Lean manufacturing has a seemingly endless stream of phrases to identify its various methodologies — 5S, kanbans, value-stream mapping, spaghetti diagrams, kaizen, kaikaku, etc.
"But we don't see safety in there anywhere," said John McHale, engineering manager for ABB Jokab Safety. "A lot of times, it's an afterthought." McHale presented a session on lean cultural machine safety during March's ABB Automation & Power World in Orlando, Fla. He explained that lean safety is about being more efficient, better and more cost-effective. And the results can be immediate.
There's been quite a bit of focus on lean manufacturing, eliminating waste in all its forms. But there are common misconceptions that keep manufacturers from integrating safety into lean manufacturing, McHale said. "People think there's no place for safety in lean," he said. "Safety will just impede things; all of my processes will slow down. Implementing safety doesn't necessarily result in lost production."

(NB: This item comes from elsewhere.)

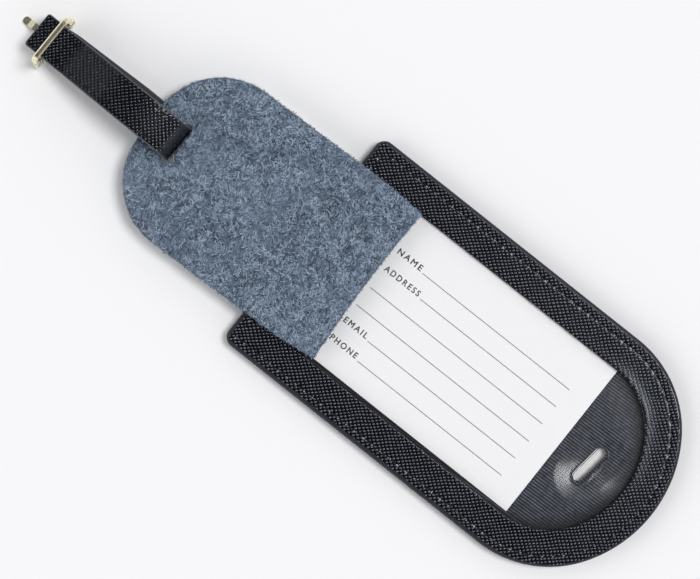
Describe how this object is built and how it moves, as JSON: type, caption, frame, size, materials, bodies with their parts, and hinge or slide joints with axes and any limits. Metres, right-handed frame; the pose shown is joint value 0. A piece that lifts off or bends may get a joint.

McHale believes safety and lean manufacturing principles can reinforce one another. Other misconceptions are that the cost will be too high to upgrade every machine in a plant; safety systems will just get bypassed anyway because they stop people from doing their jobs; or a particular process is just too important.
McHale debunked these misconceptions, noting that, done properly, lean safety will have just the opposite effects. He pointed to a case in which a Canadian corrugated box manufacturer integrated safety into its process and not only met the necessary standards and regulations, but reduced machine setup time significantly. "Did safety impede production here?" McHale asked. "It actually helped it."
But it needs to be done properly, with a well-formed team and effective communication. The team, ideally, should have 4–8 people, with some combination of operators, supervisors, EHS personnel, maintenance personnel, process, system or design engineers, the machine builder/OEM and safety consultants. "From my perspective, the best person to have on that team is the second-shift operator," McHale said. "They know the intricacies of the machine because they deal with it day in and day out. They're also the one person that has to deal with that machine with the least amount of operational support."
The team needs to perform a risk assessment. "It's the only way to truly evaluate your machinery," McHale said. Done properly, the risk assessment should be able to identify any issues that could arise with the machinery. And it promotes effective communication by dealing with and involving all stakeholders, he added.
There is a wide range of standards that manufacturers can follow — from ISO 13849-1 to EN 954- 1 — and it can get pretty confusing. "We find 90% of the time when we walk into a facility, they have not performed or even heard of a risk assessment," McHale said.
McHale recommended using a methodology with the least amount of criteria to worry about. "The more criteria we have, the more opportunity we have to get into a gray area, where maybe we didn't classify this risk or hazard appropriately, and then maybe we don't put the appropriate safeguarding on," he said.
For many companies, introducing the concepts of lean safety and risk assessments requires a cultural shift — a shift away from spending the least amount of money possible by avoiding the latest technologies, away from not meeting or exceeding industry standards, and away from current ideas about training.